*Task brief*.
Only one portion of the data is to be written out: from the line bearing "const quilt = new THREE.Group();" through the line bearing "before = set(bpy.data.objects)". Write it exactly as it appears.

========================================

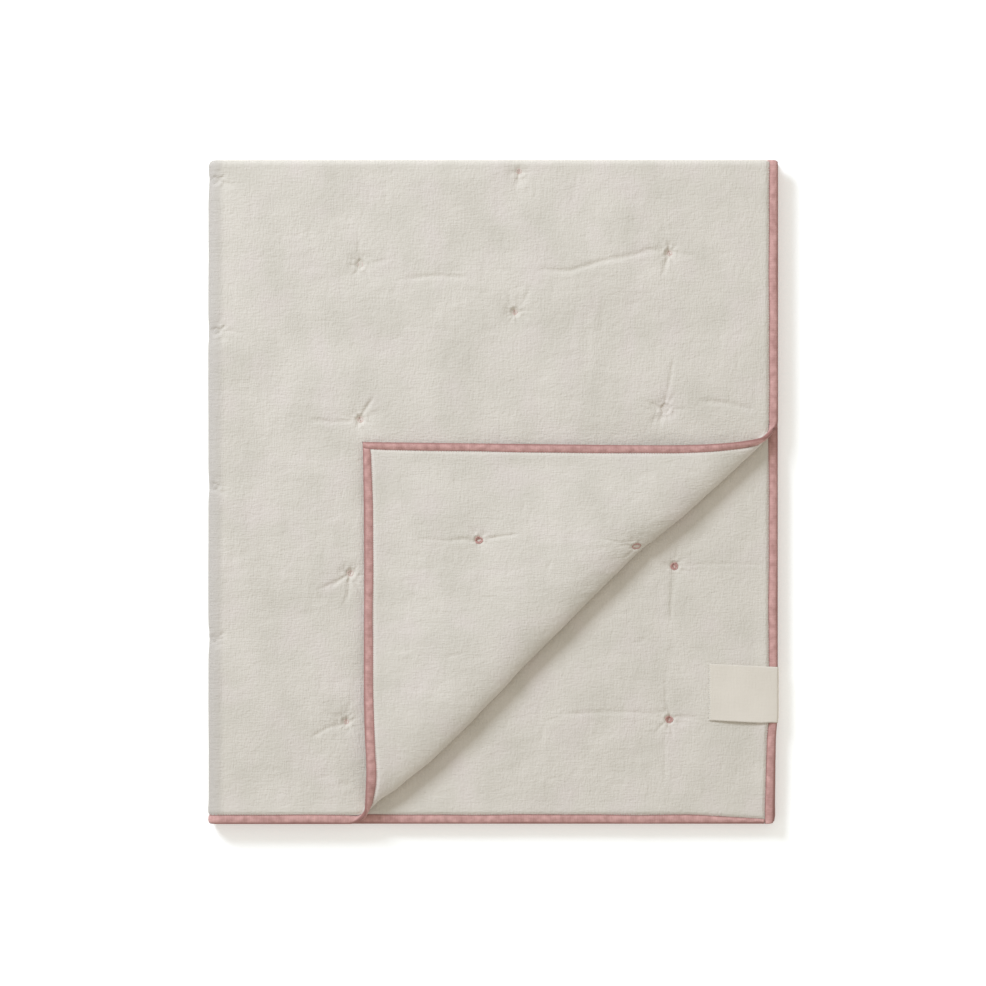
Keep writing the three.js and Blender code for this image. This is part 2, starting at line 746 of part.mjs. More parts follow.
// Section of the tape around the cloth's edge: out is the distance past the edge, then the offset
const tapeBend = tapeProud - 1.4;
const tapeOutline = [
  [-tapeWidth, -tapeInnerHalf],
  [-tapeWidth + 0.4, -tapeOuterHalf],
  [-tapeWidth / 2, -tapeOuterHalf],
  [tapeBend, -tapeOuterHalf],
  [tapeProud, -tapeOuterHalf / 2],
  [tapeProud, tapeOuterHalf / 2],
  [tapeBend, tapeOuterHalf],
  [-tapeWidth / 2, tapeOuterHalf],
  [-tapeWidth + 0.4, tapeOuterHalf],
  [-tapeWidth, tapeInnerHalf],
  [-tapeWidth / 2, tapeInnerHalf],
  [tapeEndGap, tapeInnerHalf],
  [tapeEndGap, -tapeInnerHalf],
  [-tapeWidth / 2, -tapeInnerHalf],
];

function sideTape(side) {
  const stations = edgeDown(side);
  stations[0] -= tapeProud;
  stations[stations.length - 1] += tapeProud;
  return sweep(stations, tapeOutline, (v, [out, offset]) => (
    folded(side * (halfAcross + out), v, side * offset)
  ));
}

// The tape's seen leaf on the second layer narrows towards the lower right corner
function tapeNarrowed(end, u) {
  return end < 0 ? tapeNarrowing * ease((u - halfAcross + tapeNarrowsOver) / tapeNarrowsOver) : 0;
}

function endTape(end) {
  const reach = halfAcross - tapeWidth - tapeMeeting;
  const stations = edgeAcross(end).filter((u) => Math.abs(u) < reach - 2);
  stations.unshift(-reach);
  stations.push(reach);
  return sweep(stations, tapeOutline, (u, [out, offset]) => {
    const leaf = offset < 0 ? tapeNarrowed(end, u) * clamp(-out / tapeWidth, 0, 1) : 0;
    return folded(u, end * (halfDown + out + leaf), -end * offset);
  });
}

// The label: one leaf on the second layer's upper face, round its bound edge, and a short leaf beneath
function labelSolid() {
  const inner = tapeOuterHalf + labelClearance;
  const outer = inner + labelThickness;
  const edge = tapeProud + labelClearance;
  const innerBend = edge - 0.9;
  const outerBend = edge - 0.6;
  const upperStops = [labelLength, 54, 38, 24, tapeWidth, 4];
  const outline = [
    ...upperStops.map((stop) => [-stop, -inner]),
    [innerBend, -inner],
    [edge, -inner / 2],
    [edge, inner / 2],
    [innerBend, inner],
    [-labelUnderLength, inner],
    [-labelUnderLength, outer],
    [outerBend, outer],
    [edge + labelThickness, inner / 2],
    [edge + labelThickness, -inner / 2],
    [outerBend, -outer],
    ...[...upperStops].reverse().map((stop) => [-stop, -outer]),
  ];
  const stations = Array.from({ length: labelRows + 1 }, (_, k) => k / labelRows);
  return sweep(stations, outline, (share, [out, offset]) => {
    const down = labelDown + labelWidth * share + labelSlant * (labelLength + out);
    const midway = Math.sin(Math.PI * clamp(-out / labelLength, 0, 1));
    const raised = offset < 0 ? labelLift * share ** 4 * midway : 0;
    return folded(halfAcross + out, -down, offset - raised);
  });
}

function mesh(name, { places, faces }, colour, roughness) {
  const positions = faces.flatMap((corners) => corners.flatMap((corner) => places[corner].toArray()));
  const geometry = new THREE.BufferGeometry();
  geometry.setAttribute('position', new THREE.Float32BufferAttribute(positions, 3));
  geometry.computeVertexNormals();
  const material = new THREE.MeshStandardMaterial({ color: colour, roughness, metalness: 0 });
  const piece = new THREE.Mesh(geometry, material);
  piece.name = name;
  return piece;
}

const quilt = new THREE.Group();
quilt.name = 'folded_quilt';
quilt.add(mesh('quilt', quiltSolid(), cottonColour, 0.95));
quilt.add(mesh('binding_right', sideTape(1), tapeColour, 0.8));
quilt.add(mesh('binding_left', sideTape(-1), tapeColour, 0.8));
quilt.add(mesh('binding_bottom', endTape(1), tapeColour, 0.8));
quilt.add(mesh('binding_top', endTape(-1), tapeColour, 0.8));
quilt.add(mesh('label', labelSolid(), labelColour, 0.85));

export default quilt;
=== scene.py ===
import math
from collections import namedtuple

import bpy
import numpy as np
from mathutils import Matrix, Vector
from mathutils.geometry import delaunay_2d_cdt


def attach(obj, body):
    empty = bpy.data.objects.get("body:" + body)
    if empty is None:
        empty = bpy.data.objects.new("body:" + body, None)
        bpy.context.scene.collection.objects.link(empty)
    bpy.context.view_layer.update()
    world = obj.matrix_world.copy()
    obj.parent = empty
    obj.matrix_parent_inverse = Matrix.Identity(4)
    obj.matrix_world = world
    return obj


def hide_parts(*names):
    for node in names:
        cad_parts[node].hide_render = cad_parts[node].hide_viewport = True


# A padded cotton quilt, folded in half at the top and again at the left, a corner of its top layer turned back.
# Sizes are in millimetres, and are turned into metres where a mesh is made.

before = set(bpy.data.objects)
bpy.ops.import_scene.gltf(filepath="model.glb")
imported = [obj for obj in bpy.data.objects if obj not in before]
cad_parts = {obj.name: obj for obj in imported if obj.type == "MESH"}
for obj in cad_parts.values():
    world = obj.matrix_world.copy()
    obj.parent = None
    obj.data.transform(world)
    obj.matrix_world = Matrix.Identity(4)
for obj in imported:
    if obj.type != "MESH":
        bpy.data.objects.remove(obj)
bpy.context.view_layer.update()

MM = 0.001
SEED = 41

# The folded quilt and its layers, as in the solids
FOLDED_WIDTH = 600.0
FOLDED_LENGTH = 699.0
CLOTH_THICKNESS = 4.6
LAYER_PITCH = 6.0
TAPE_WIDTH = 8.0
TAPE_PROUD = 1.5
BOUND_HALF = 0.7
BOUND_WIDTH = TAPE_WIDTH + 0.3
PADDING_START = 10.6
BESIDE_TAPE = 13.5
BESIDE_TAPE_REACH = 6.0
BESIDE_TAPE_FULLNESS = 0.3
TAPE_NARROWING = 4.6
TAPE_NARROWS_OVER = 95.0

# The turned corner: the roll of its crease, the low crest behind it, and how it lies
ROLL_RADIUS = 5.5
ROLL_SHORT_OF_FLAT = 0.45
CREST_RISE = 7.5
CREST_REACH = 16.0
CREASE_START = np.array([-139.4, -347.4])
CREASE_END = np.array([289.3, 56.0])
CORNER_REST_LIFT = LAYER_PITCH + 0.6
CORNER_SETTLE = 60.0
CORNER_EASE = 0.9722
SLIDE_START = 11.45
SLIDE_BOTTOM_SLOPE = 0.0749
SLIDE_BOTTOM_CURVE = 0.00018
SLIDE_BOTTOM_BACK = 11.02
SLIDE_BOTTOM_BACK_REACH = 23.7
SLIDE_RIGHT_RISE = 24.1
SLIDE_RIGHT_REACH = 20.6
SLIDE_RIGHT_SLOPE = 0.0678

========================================

*Solution for this problem*.
const quilt = new THREE.Group();
quilt.name = 'folded_quilt';
quilt.add(mesh('quilt', quiltSolid(), cottonColour, 0.95));
quilt.add(mesh('binding_right', sideTape(1), tapeColour, 0.8));
quilt.add(mesh('binding_left', sideTape(-1), tapeColour, 0.8));
quilt.add(mesh('binding_bottom', endTape(1), tapeColour, 0.8));
quilt.add(mesh('binding_top', endTape(-1), tapeColour, 0.8));
quilt.add(mesh('label', labelSolid(), labelColour, 0.85));

export default quilt;
=== scene.py ===
import math
from collections import namedtuple

import bpy
import numpy as np
from mathutils import Matrix, Vector
from mathutils.geometry import delaunay_2d_cdt


def attach(obj, body):
    empty = bpy.data.objects.get("body:" + body)
    if empty is None:
        empty = bpy.data.objects.new("body:" + body, None)
        bpy.context.scene.collection.objects.link(empty)
    bpy.context.view_layer.update()
    world = obj.matrix_world.copy()
    obj.parent = empty
    obj.matrix_parent_inverse = Matrix.Identity(4)
    obj.matrix_world = world
    return obj


def hide_parts(*names):
    for node in names:
        cad_parts[node].hide_render = cad_parts[node].hide_viewport = True


# A padded cotton quilt, folded in half at the top and again at the left, a corner of its top layer turned back.
# Sizes are in millimetres, and are turned into metres where a mesh is made.

before = set(bpy.data.objects)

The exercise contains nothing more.